Scenario two: a multi-entity distributor operating across several countries needs advanced consolidation, formal governance, and a broad global partner ecosystem. A platform such as NetSuite or Dynamics 365 may deserve stronger consideration, even if subscription and implementation costs are higher.
Scenario three: a cost-sensitive distributor with internal developers wants open architecture and is comfortable managing more technical ownership. Odoo or ERPNext may both be viable, with Odoo generally offering a more polished business application experience and broader commercial ecosystem.
Executive decision guidance
Executives should evaluate distribution ERP platforms against five practical questions. First, will the platform reduce procurement friction and improve replenishment accuracy? Second, can it lower working capital pressure through better inventory visibility and supplier coordination?

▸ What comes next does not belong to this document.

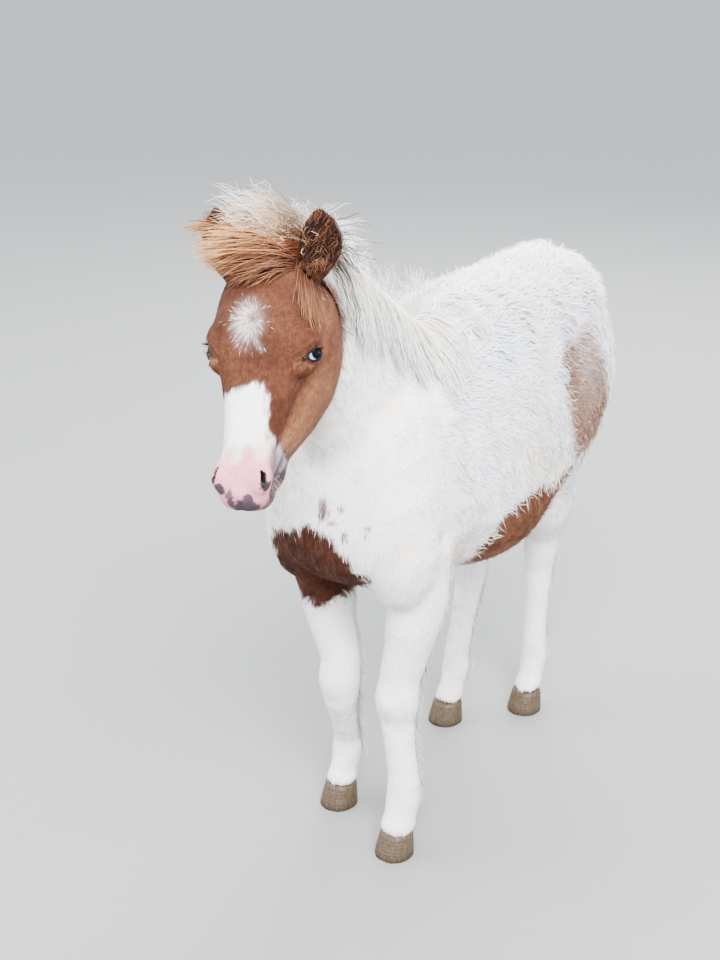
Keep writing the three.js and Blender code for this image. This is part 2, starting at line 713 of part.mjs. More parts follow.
// The legs part from the trunk at the elbow and the stifle, and again under the knee and the hock.
const down = at(0, 0, -1);
const stifleSlope = at(0, 0.3, -1);
const legCuts = {
  left_fore: { upper: "forearm", top: at(84, 92, 342), slope: down, long: 240, low: 192 },
  right_fore: { upper: "forearm", top: at(-84, 92, 342), slope: down, long: 240, low: 192 },
  left_hind: { upper: "gaskin", top: at(84, 470, 364), slope: stifleSlope, long: 440, low: 226 },
  right_hind: { upper: "gaskin", top: at(-84, 440, 352), slope: stifleSlope, long: 440, low: 226 },
};
Object.entries(legCuts).forEach(([name, cut]) => {
  let limb;
  [limb, body] = part(body, cut.top, cut.slope, forward, [166, cut.long, 420]);
  const foot = legs[name].rows.at(-1);
  const whole = [300, 400, 300];
  const [lower, upper] = part(limb, at(foot[0], foot[1], cut.low), down, forward, whole);
  const [, cannon] = part(lower, at(foot[0], foot[1], hoofHeight), down, forward, whole);
  keep(`${name}_${cut.upper}`, upper, "whiteCoat");
  keep(`${name}_cannon`, cannon, "whiteCoat");
  keep(`${name}_hoof`, hoof(at(foot[0], foot[1] + 4, 0)), "horn");
});

// The neck parts from the trunk along the shoulders, and closes round the back of the head.
const [neckFlesh, torso] = part(body, at(0, 60, 655), at(0, -0.6, 0.8), up, [300, 330, 420]);
keep("torso", torso, "whiteCoat");
keep("neck", neckFlesh, "whiteCoat");

let head = headFlesh();
sideNames.forEach(([, side]) => {
  head = head.subtract(lidOpening(side)).subtract(eyeBall(side, eyeRadius + gap)).subtract(nostril(side));
});
keep("head", head.subtract(mouthLine()), "chestnutCoat");
sideNames.forEach(([name, side]) => {
  keep(`${name}_eye`, eyeBall(side, eyeRadius), "eye");
  keep(`${name}_ear`, ear(side).subtract(clear), "chestnutCoat");
});

const earRoom = joinAll(sideNames.map(([, side]) => {
  return earForm(side, -1, 0).solid({ sides: 12, steps: 1, ends: [0, 4] });
}));
const drape = makeDrape(clear);
const maneHair = largest(joinAll([maneRidge(), ...maneLocks(drape)]).subtract(clear).subtract(earRoom));
keep("mane", maneHair, "creamHair");
keep("forelock", forelockHair(drape).subtract(clear).subtract(earRoom).subtract(maneHair), "tanHair");
keep("tail", tailHair().subtract(clear), "creamHair");

const pony = new THREE.Group();
pony.add(...meshes);

// The middle of the whole model's outline, in plan, is the origin.
const box = new THREE.Box3().setFromObject(pony);
const middle = box.getCenter(at(0, 0, 0));
pony.position.set(-middle.x, -middle.y, 0);
export default pony;
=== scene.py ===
import math

import bpy
import numpy as np
from mathutils import Matrix, Vector
from mathutils.bvhtree import BVHTree
from mathutils.kdtree import KDTree


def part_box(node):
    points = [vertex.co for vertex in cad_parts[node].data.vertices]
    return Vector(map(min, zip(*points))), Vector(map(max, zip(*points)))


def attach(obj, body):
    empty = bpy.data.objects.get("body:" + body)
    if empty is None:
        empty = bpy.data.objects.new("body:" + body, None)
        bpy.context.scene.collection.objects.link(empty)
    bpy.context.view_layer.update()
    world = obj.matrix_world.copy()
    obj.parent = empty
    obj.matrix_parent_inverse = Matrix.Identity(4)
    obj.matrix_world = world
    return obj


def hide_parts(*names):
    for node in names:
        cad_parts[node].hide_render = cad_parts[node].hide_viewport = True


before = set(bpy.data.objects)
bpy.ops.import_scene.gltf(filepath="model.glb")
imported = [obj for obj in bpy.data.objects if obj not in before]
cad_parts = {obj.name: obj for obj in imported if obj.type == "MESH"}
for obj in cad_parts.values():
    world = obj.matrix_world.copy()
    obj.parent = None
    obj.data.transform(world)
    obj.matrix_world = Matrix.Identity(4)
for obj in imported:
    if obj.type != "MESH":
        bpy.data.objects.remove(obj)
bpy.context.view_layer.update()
mm = 0.001


def report(words):
    print("stage:", words)


# Small helpers for selecting, adding and finishing pieces

def selectOnly(*pieces):
    bpy.ops.object.select_all(action="DESELECT")
    for piece in pieces:
        piece.select_set(True)
    bpy.context.view_layer.objects.active = pieces[0]


def pointsOf(piece):
    points = np.empty(len(piece.data.vertices) * 3, np.float32)
    piece.data.vertices.foreach_get("co", points)
    return points.reshape(-1, 3).astype(float)


def normalsOf(piece):
    normals = np.empty(len(piece.data.vertices) * 3, np.float32)
    piece.data.vertices.foreach_get("normal", normals)
    return normals.reshape(-1, 3).astype(float)


def movePoints(piece, points):
    piece.data.vertices.foreach_set("co", points.astype(np.float32).ravel())
    piece.data.update()


def applyModifier(piece, kind, **settings):
    selectOnly(piece)
    modifier = piece.modifiers.new(kind.lower(), kind)
    for name, value in settings.items():
        setattr(modifier, name, value)
    bpy.ops.object.modifier_apply(modifier=modifier.name)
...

Third, is the pricing model sustainable as users, warehouses, and entities grow? Fourth, can the implementation be completed without excessive customization risk? Fifth, does the deployment model align with long-term IT and compliance strategy?
- Odoo is typically the better choice for distributors seeking broad operational coverage, flexible deployment, strong customization potential, and a favorable TCO profile.
- An alternative cloud ERP may be the better choice for organizations with highly complex global structures, strict enterprise standardization requirements, or a strategic need for a specific vendor ecosystem.
From a platform selection perspective, Odoo stands out when procurement efficiency and working capital improvement must be achieved without overinvesting in a fragmented software stack. It is especially compelling for distributors that need a practical modernization path from legacy tools to an integrated cloud ERP environment. The best decision, however, comes from a structured fit-gap assessment, realistic implementation scoping, and a three-to-five-year TCO model rather than a feature checklist alone.